The primary difference between Python’s PEPs and Bitcoin’s BIPs relates to the removal of the ‘final authority’ construct that was included in the PEP process. In the PEP framework, a ‘BDFL’ or ‘Benevolent Dictator for Life’ is defined and refers to Guido van Rossum, the original creator of, and the final design authority for, the Python programming language. Irrespective of the decision to exclude this feature in the BIP framework, the BDFL model has worked quite well historically. Prominent examples include the creator of Linux, Linus Torvalds, and the creator of the widely-used Python data science library Pandas, Wes McKinney.
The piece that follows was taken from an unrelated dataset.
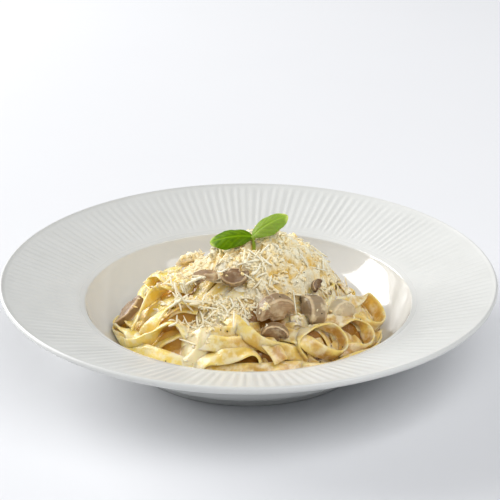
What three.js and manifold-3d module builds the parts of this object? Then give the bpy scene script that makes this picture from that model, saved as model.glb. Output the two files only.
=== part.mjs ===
// Creamy mushroom fettuccine in a wide-rimmed porcelain pasta plate.
//
// Millimetres, +Z up. The origin is the centre of the plate's foot ring, on the table.
// The diner sits at -Y. Azimuths are in degrees about +Z, counter-clockwise from +X.
import * as THREE from "three";
import { mergeVertices } from "three/addons/utils/BufferGeometryUtils.js";
import Module from "manifold-3d";

const wasm = await Module();
wasm.setup();

// ---------------------------------------------------------------- driving dimensions

const PLATE = {
  rimRadius: 145, // to the outermost edge
  rimHeight: 51, // top of the outer edge
  wellRadius: 97, // where the rim breaks into the well
  wellEdgeHeight: 34.5,
  floorRadius: 56, // flat bottom of the well
  floorHeight: 7,
  wall: 5, // porcelain thickness
  lip: 2.4, // radius of the rolled edge
  footRadius: 70,
  footWidth: 6,
  recess: 2.5, // underside inside the foot ring
  segments: 60,
};
const CONTACT_GAP = 0.3; // between two pieces that rest on each other
const SIMPLEST = 0.18; // detail finer than this is left out of a cut solid
const MOUND = { x: 1, y: 0, base: 8, peak: 62, radius: 81 }; // the body of the pasta
const CROWN = { x: 8, y: 0, base: 8, peak: 71, radius: 69 }; // the top of what lies on it
const RIBBON = { width: 8.4, thickness: 1.8, rooted: 5, step: 10 };
const SLICE = { capWidth: 25, capHeight: 12, stemWidth: 8, bevel: 0.8 };
const LEAF = { width: 14.5, thickness: 0.9 };
const STEM = { radius: 1, length: 14 };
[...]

In the BIP model, this final authority construct is diminished, instead appointing an ‘editor’ who fulfills administrative and editorial responsibilities without any absolute authority.

The decision to eliminate the BDFL element in the Bitcoin protocol carries profound implications. Despite the unparalleled success of Bitcoin, many stakeholders and observers argue that Bitcoin’s lack of formal governance is suboptimal given the difficulty associated with reaching consensus on proposed protocol enhancements. Most notably, Bitcoin stakeholders engaged in a contentious multi-year debate on how best to scale the network’s transaction capacity. This process ultimately resulted in the Bitcoin Cash fork, which aims to scale transaction throughput by increasing the base block size. Furthermore, some suggest Bitcoin’s governance structure has room for improvement given the absence of any institutional framework that is capable of accommodating the political and social aspects inherent in Bitcoin’s technocratic power structure. In contrast, others argue that this lack of formal governance is one of the key features that has made Bitcoin so successful, arguing that the right to fork the code is an intentional and sufficient form of governance in itself. In fact, many believe forking represents the single most important tool for guaranteeing ecosystem sustainability in the long term.